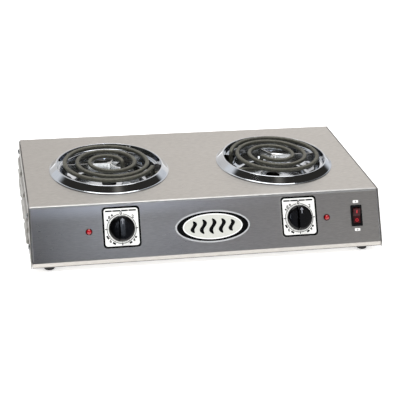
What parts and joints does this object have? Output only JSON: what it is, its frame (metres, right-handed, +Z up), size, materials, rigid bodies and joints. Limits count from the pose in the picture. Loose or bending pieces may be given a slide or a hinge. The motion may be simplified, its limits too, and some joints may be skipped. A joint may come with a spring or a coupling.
{
  "type": "hot plate",
  "caption": "Twin electric hot plate in a folded steel housing: coil elements over chrome drip pans, sloping front with rotary regulators, lamps and a rocker switch.",
  "frame": {"origin": "on the table, under the middle of the object's bounding box", "axes": "+X to the right across the front, +Y to the back, +Z up; the controls face -Y"},
  "size_m": [0.568, 0.328, 0.1081],
  "materials": {
    "brushed_stainless": "fine brushed stainless sheet",
    "zinc_steel": "bright zinc plate",
    "screw_steel": "plated steel",
    "shield_aluminium": "mill finish",
    "foot_rubber": "moulded rubber",
    "pan_chrome": "polished chrome plate",
    "element_sheath": "heat-dulled alloy sheath",
    "spider_stainless": "stainless strip",
    "terminal_ceramic": "unglazed steatite",
    "brass": "tin-bright brass",
    "regulator_phenolic": "moulded phenolic",
    "knob_black": "gloss moulded phenolic",
    "print_white": "white print",
    "dial_white": "printed plate",
    "lamp_red": "clear red jewel",
    "lamp_nylon": "natural nylon",
    "switch_red": "smoked red polycarbonate",
    "switch_black": "moulded nylon",
    "badge_metal": "printed aluminium",
    "gland_black": "moulded nylon",
    "glass_sleeve": "braided glass sleeve"
  },
  "bodies": {
    "housing": {"housing_wrap": "brushed_stainless", "side_panel_left": "brushed_stainless", "side_panel_right": "brushed_stainless", "base_pan": "zinc_steel", "corner_brackets": "zinc_steel", "side_screws": "screw_steel", "base_screws": "screw_steel", "foot_screws": "screw_steel", "heat_shield": "shield_aluminium", "foot_front_left": "foot_rubber", "foot_front_right": "foot_rubber", "foot_back_left": "foot_rubber", "foot_back_right": "foot_rubber", "rocker_housing": "switch_black", "rocker_tabs": "brass", "switch_labels": "print_white", "badge": "badge_metal", "cord_gland": "gland_black", "gland_nut": "gland_black", "mains_block": "terminal_ceramic", "mains_block_screws": "brass", "earth_screw": "brass", "wiring": "glass_sleeve", "drip_pan_left": "pan_chrome", "terminal_bracket_left": "zinc_steel", "hinge_pin_left": "screw_steel", "regulator_left": "regulator_phenolic", "regulator_tabs_left": "brass", "panel_nut_left": "screw_steel", "dial_plate_left": "dial_white", "lamp_lens_left": "lamp_red", "lamp_body_left": "lamp_nylon", "drip_pan_right": "pan_chrome", "terminal_bracket_right": "zinc_steel", "hinge_pin_right": "screw_steel", "regulator_right": "regulator_phenolic", "regulator_tabs_right": "brass", "panel_nut_right": "screw_steel", "dial_plate_right": "dial_white", "lamp_lens_right": "lamp_red", "lamp_body_right": "lamp_nylon"},
    "left_knob": {"knob_left": "knob_black", "knob_pointer_left": "print_white", "regulator_shaft_left": "screw_steel"},
    "right_knob": {"knob_right": "knob_black", "knob_pointer_right": "print_white", "regulator_shaft_right": "screw_steel"},
    "rocker": {"rocker": "switch_red"},
    "left_element": {"coil_left": "element_sheath", "spider_left": "spider_stainless", "terminal_block_left": "terminal_ceramic", "terminal_contacts_left": "brass"},
    "right_element": {"coil_right": "element_sheath", "spider_right": "spider_stainless", "terminal_block_right": "terminal_ceramic", "terminal_contacts_right": "brass"}
  },
  "joints": [
    {"name": "left_knob_turn", "type": "hinge", "parent": "housing", "child": "left_knob", "pos_m": [-0.1395, -0.14107, 0.05726], "axis": [0, -0.8686, 0.4955], "continuous": true},
    {"name": "right_knob_turn", "type": "hinge", "parent": "housing", "child": "right_knob", "pos_m": [0.1445, -0.14107, 0.05726], "axis": [0, -0.8686, 0.4955], "continuous": true},
    {"name": "rocker_tilt", "type": "hinge", "parent": "housing", "child": "rocker", "pos_m": [0.24, -0.13989, 0.05428], "axis": [-1, 0, 0], "range_deg": [0, 20]},
    {"name": "left_element_lift", "type": "hinge", "parent": "housing", "child": "left_element", "pos_m": [-0.028, -0.00241, 0.078], "axis": [0, 1, 0], "range_deg": [0, 15]},
    {"name": "right_element_lift", "type": "hinge", "parent": "housing", "child": "right_element", "pos_m": [0.028, 0.01791, 0.078], "axis": [0, -1, 0], "range_deg": [0, 15]}
  ]
}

__Stated task__: Reproduce the listing in full. Keep it exactly as written.

__Answer to this exercise__:
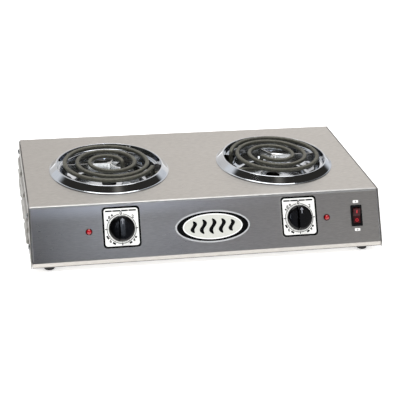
What parts and joints does this object have? Output only JSON: what it is, its frame (metres, right-handed, +Z up), size, materials, rigid bodies and joints. Limits count from the pose in the picture. Loose or bending pieces may be given a slide or a hinge. The motion may be simplified, its limits too, and some joints may be skipped. A joint may come with a spring or a coupling.
{
  "type": "hot plate",
  "caption": "Twin electric hot plate in a folded steel housing: coil elements over chrome drip pans, sloping front with rotary regulators, lamps and a rocker switch.",
  "frame": {"origin": "on the table, under the middle of the object's bounding box", "axes": "+X to the right across the front, +Y to the back, +Z up; the controls face -Y"},
  "size_m": [0.568, 0.328, 0.1081],
  "materials": {
    "brushed_stainless": "fine brushed stainless sheet",
    "zinc_steel": "bright zinc plate",
    "screw_steel": "plated steel",
    "shield_aluminium": "mill finish",
    "foot_rubber": "moulded rubber",
    "pan_chrome": "polished chrome plate",
    "element_sheath": "heat-dulled alloy sheath",
    "spider_stainless": "stainless strip",
    "terminal_ceramic": "unglazed steatite",
    "brass": "tin-bright brass",
    "regulator_phenolic": "moulded phenolic",
    "knob_black": "gloss moulded phenolic",
    "print_white": "white print",
    "dial_white": "printed plate",
    "lamp_red": "clear red jewel",
    "lamp_nylon": "natural nylon",
    "switch_red": "smoked red polycarbonate",
    "switch_black": "moulded nylon",
    "badge_metal": "printed aluminium",
    "gland_black": "moulded nylon",
    "glass_sleeve": "braided glass sleeve"
  },
  "bodies": {
    "housing": {"housing_wrap": "brushed_stainless", "side_panel_left": "brushed_stainless", "side_panel_right": "brushed_stainless", "base_pan": "zinc_steel", "corner_brackets": "zinc_steel", "side_screws": "screw_steel", "base_screws": "screw_steel", "foot_screws": "screw_steel", "heat_shield": "shield_aluminium", "foot_front_left": "foot_rubber", "foot_front_right": "foot_rubber", "foot_back_left": "foot_rubber", "foot_back_right": "foot_rubber", "rocker_housing": "switch_black", "rocker_tabs": "brass", "switch_labels": "print_white", "badge": "badge_metal", "cord_gland": "gland_black", "gland_nut": "gland_black", "mains_block": "terminal_ceramic", "mains_block_screws": "brass", "earth_screw": "brass", "wiring": "glass_sleeve", "drip_pan_left": "pan_chrome", "terminal_bracket_left": "zinc_steel", "hinge_pin_left": "screw_steel", "regulator_left": "regulator_phenolic", "regulator_tabs_left": "brass", "panel_nut_left": "screw_steel", "dial_plate_left": "dial_white", "lamp_lens_left": "lamp_red", "lamp_body_left": "lamp_nylon", "drip_pan_right": "pan_chrome", "terminal_bracket_right": "zinc_steel", "hinge_pin_right": "screw_steel", "regulator_right": "regulator_phenolic", "regulator_tabs_right": "brass", "panel_nut_right": "screw_steel", "dial_plate_right": "dial_white", "lamp_lens_right": "lamp_red", "lamp_body_right": "lamp_nylon"},
    "left_knob": {"knob_left": "knob_black", "knob_pointer_left": "print_white", "regulator_shaft_left": "screw_steel"},
    "right_knob": {"knob_right": "knob_black", "knob_pointer_right": "print_white", "regulator_shaft_right": "screw_steel"},
    "rocker": {"rocker": "switch_red"},
    "left_element": {"coil_left": "element_sheath", "spider_left": "spider_stainless", "terminal_block_left": "terminal_ceramic", "terminal_contacts_left": "brass"},
    "right_element": {"coil_right": "element_sheath", "spider_right": "spider_stainless", "terminal_block_right": "terminal_ceramic", "terminal_contacts_right": "brass"}
  },
  "joints": [
    {"name": "left_knob_turn", "type": "hinge", "parent": "housing", "child": "left_knob", "pos_m": [-0.1395, -0.14107, 0.05726], "axis": [0, -0.8686, 0.4955], "continuous": true},
    {"name": "right_knob_turn", "type": "hinge", "parent": "housing", "child": "right_knob", "pos_m": [0.1445, -0.14107, 0.05726], "axis": [0, -0.8686, 0.4955], "continuous": true},
    {"name": "rocker_tilt", "type": "hinge", "parent": "housing", "child": "rocker", "pos_m": [0.24, -0.13989, 0.05428], "axis": [-1, 0, 0], "range_deg": [0, 20]},
    {"name": "left_element_lift", "type": "hinge", "parent": "housing", "child": "left_element", "pos_m": [-0.028, -0.00241, 0.078], "axis": [0, 1, 0], "range_deg": [0, 15]},
    {"name": "right_element_lift", "type": "hinge", "parent": "housing", "child": "right_element", "pos_m": [0.028, 0.01791, 0.078], "axis": [0, -1, 0], "range_deg": [0, 15]}
  ]
}